Construímos alternativas para solucionar um conjunto de limites colocados aos empreendimentos, como acesso ao crédito e financiamento; uma legislação adequada a atividades produtivas autogestionarias; a formação continuada para a qualificação produtiva, de gestão e de afirmação de princípios e valores; fomento à comercialização com base na lógica solidária do comércio justo e do consumo ético. Essas reivindicações, assim como o acesso à terra e direito ao trabalho, são fundamentais para a afirmação e a consolidação desta nova economia. A valorização do trabalho humano para nós é princípio fundamental e não um meio ou instrumento em benefício de poucos ou a serviço da exploração.
Desenvolvemos, de forma ampla e diversificada, estratégias que sensibilizam e desafiam a sociedade para o compromisso de consolidar a economia, pois temos a certeza de que é com essa nova consciência que seremos capazes de incluir pelo trabalho os milhares de brasileiras e brasileiros que vivem marginalizados.

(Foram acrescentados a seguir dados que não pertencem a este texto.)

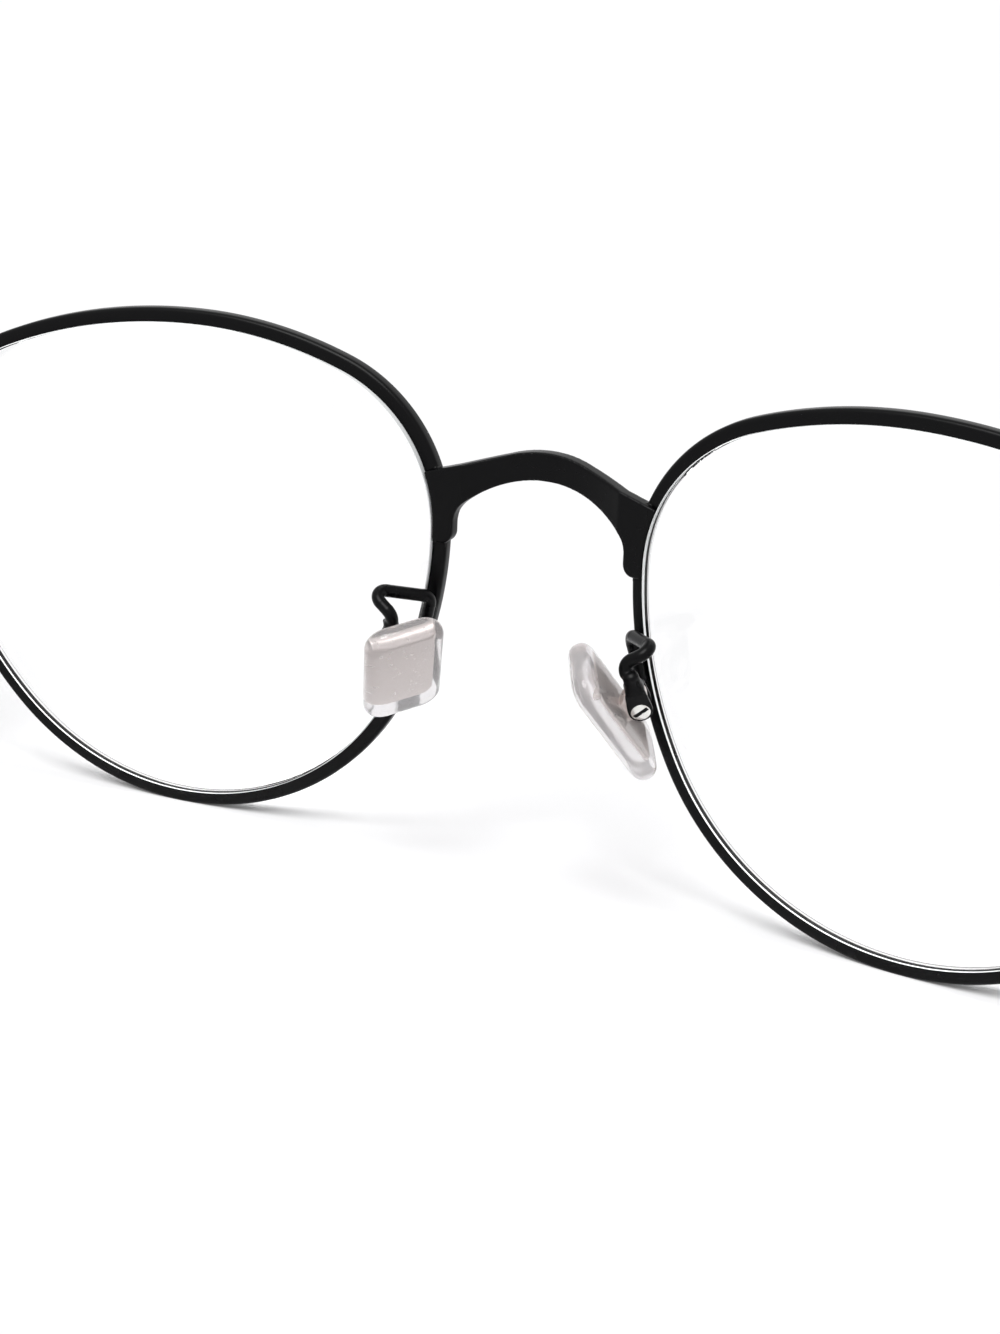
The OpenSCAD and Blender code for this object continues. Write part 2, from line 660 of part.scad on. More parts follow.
// Follows the temple's line from one length to another: straight, bend, straight
module temple_line(from, tail) {
    translate([0, 0, from]) linear_extrude(bend_start - from) children(0);
    translate([0, 0, bend_start]) linear_extrude(collar, center = true) children(1);
    translate([0, -ear_bend_r, bend_start]) rotate([0, 90, 0]) rotate([0, 0, 90])
        rotate_extrude(angle = ear_bend) translate([ear_bend_r, 0]) rotate(90) children(0);
    tail_frame() {
        linear_extrude(tail) children(0);
        linear_extrude(collar, center = true) children(1);
    }
}
module tail_frame() {
    translate([0, -ear_bend_r, bend_start]) rotate([ear_bend, 0, 0])
        translate([0, ear_bend_r, 0]) children();
}
module temple() {
    color("#17181a") placed() {
        difference() {
            temple_frame() translate([0, 0, -past]) linear_extrude(tip_start + past)
                oblong(bar_tall, strip_thick);
            translate([temple_x - past, -hinge_back - butt_gap + butt_ahead, hinge_z - past])
                cube([2 * past, 2 * past, 2 * past]);
        }
        temple_frame() temple_line(tip_start - lap, core_end) {
            circle(d = core_wire_d);
            circle(d = core_wire_d + hair);
        }
    }
}
module temple_tip() {
    color("#1b1c1e") placed() temple_frame() difference() {
        union() {
            temple_line(tip_start, tail_long) {
                oblong(tip_tall, tip_thick);
                oblong(tip_tall + hair, tip_thick + hair);
            }
            tail_frame() translate([0, 0, tail_long]) rotate([0, 90, 0]) rotate_extrude() {
                t = tip_thick + hair;
                translate([0, -t / 2]) square([(tip_tall - t) / 2, t]);
                translate([(tip_tall - t) / 2, 0]) circle(d = t);
            }
        }
        temple_line(tip_start - 2 * lap, core_end) {
            circle(d = core_wire_d + 2 * tip_clearance);
            circle(d = core_wire_d + 2 * tip_clearance + hair);
        }
    }
}

bridge();
rim();  // rim_right
left_side() rim();  // rim_left
lens();  // lens_right
left_side() lens();  // lens_left
pad_arm(0, 0);  // pad_arm_right
left_side() pad_arm(left_pad_turn, left_loop_rise);  // pad_arm_left
pad_box(0);  // pad_box_right
left_side() pad_box(left_pad_turn);  // pad_box_left
pad_screw(0);  // pad_screw_right
left_side() pad_screw(left_pad_turn);  // pad_screw_left
pad_core(0);  // pad_core_right
left_side() pad_core(left_pad_turn);  // pad_core_left
nose_pad(0);  // nose_pad_right
left_side() nose_pad(left_pad_turn);  // nose_pad_left
end_piece();  // end_piece_right
left_side() end_piece();  // end_piece_left
closing_block();  // closing_block_right
left_side() closing_block();  // closing_block_left
closing_screw();  // closing_screw_right
left_side() closing_screw();  // closing_screw_left
hinge_front();  // hinge_front_right
left_side() hinge_front();  // hinge_front_left
hinge_screw();  // hinge_screw_right
left_side() hinge_screw();  // hinge_screw_left
hinge_temple();  // hinge_temple_right
left_side() hinge_temple();  // hinge_temple_left
temple();  // temple_right
left_side() temple();  // temple_left
temple_tip();  // temple_tip_right
left_side() temple_tip();  // temple_tip_left
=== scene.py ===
# Full-rim metal spectacles: matte black wire front, clear lenses, silicone nose pads
import math
import bpy
import bmesh
from mathutils import Matrix, Vector


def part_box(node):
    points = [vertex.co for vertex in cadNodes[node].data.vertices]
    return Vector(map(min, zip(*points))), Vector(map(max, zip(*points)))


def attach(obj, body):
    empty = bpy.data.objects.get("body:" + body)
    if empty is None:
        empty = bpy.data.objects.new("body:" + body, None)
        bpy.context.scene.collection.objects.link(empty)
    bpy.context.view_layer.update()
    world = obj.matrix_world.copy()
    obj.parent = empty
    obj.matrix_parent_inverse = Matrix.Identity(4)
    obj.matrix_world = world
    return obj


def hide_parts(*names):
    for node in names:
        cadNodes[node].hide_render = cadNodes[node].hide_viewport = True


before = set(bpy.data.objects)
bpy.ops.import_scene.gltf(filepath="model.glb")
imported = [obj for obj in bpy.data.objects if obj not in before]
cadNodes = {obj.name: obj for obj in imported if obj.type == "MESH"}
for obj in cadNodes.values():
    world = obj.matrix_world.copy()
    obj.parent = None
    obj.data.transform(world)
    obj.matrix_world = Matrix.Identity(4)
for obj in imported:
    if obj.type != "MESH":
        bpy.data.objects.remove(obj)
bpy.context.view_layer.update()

mm = 0.001
sides = {"right": 1, "left": -1}
print("frame loaded:", len(cadNodes), "nodes")

# Small helpers


def linearColour(hexText):
    channels = [int(hexText[i:i + 2], 16) / 255 for i in (1, 3, 5)]
    return [c / 12.92 if c <= 0.04045 else ((c + 0.055) / 1.055) ** 2.4 for c in channels] + [1.0]


def addNode(tree, kind, inputs=None, **settings):
    node = tree.nodes.new(kind)
    for name, value in settings.items():
        setattr(node, name, value)
    for name, value in (inputs or {}).items():
        socket = node.inputs[name]
        if isinstance(value, bpy.types.NodeSocket):
            tree.links.new(value, socket)
        else:
            socket.default_value = value
    return node


def newMaterial(name):
    material = bpy.data.materials.new(name)
    material.use_nodes = True
    material.node_tree.nodes.clear()
    return material, material.node_tree


def newObject(name, data):
    piece = bpy.data.objects.new(name, data)
    bpy.context.scene.collection.objects.link(piece)
    return piece


def meshFromRings(name, rings):
    # rings of equally many points, joined into a skin and capped at both ends
    bm = bmesh.new()
    rows = [[bm.verts.new(p) for p in ring] for ring in rings]
    count = len(rows[0])
    for below, above in zip(rows, rows[1:]):
        for i in range(count):
            j = (i + 1) % count
            bm.faces.new((below[i], below[j], above[j], above[i]))
    bm.faces.new(list(reversed(rows[0])))
    bm.faces.new(rows[-1])
    bmesh.ops.recalc_face_normals(bm, faces=bm.faces)
    mesh = bpy.data.meshes.new(name)
    bm.to_mesh(mesh)
    bm.free()
    return mesh


def mirroredMesh(mesh, name):
    copy = mesh.copy()
    copy.name = name
    copy.transform(Matrix.Scale(-1, 4, Vector((1, 0, 0))))
    copy.flip_normals()
    return copy


def smoothFaces(mesh, sharpDegrees):
    mesh.shade_smooth()
    mesh.set_sharp_from_angle(angle=math.radians(sharpDegrees))


def finishPiece(name, mesh, body, slot, *nodes):
    piece = newObject(name, mesh)
    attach(piece, body)
    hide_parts(*nodes)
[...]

Assim, desafiamos o governo a dar prioridade às ações de afirmação da economia solidária através de políticas públicas que, ao destinarem recursos orçamentários consistentes, constituam instrumentos permanentes de apoio e fortalecimento da economia solidária, democratizando o acesso aos fundos constitucionais no Norte , Nordeste e Centro Oeste – FNO, FNE, FCO e Fundo de Amparo ao Trabalhador – FAT. Neste mesmo sentido, reivindicamos a democratização da gestão e dos recursos do sistema "S".
Afirmamos a nossa participação na elaboração e no controle social de políticas governamentais como meio de assegurar outra forma de desenvolvimento econômico-social, que vem se expressando na relação com os setores do governo que contribuíram para a realização deste encontro.
Para tanto, queremos que a política de crédito possa viabilizar cadeias produtivas dos empreendimentos solidários visando ao desenvolvimento sustentável dos territórios (local e regional). É necessário também criar condições de desenvolvimento de tecnologias adequadas objetivando agregação de valor aos produtos, melhorando as condições de trabalho, saúde e sustentabilidade ambiental.
Queremos uma legislação adequada a iniciativas de cooperação dos trabalhadores e trabalhadoras, estimulando-as e favorecendo o seu desenvolvimento.
1 - Políticas públicas que garantam aos trabalhadores de empresas pré-falimentares e em massas falidas o direito ao trabalho coletivo, transformando-as em empresas de autogestão.
2 – Legislação que diferencie as cooperativas tradicionais das organizações em economia solidária constituídas como empresas autogestionárias sob o regime de cooperativas, associações e outras formas que tenham como prática a não precarização do trabalho, a distribuição justa do resultado do trabalho, livre acesso às informações e democracia interna.
3 – Legislação tributária, trabalhista, financeira e de seguridade social que assegurem o desenvolvimento da economia solidária.
4 – Criação de mecanismos legais que possibilitem compras governamentais de produtos e serviços solidários e regionalizados, possibilitando maior distribuição de renda.
Estamos convencidos de que o desenvolvimento do país, com emancipação e inclusão social, que se realiza através da Economia Solidária, exige uma nação soberana. Defendemos que os compromissos sociais devam estar acima dos compromissos financeiros com os credores do Estado brasileiro.
Somos muitos e por isso queremos muito,
queremos outra economia, pois na nossa prática ela já acontece".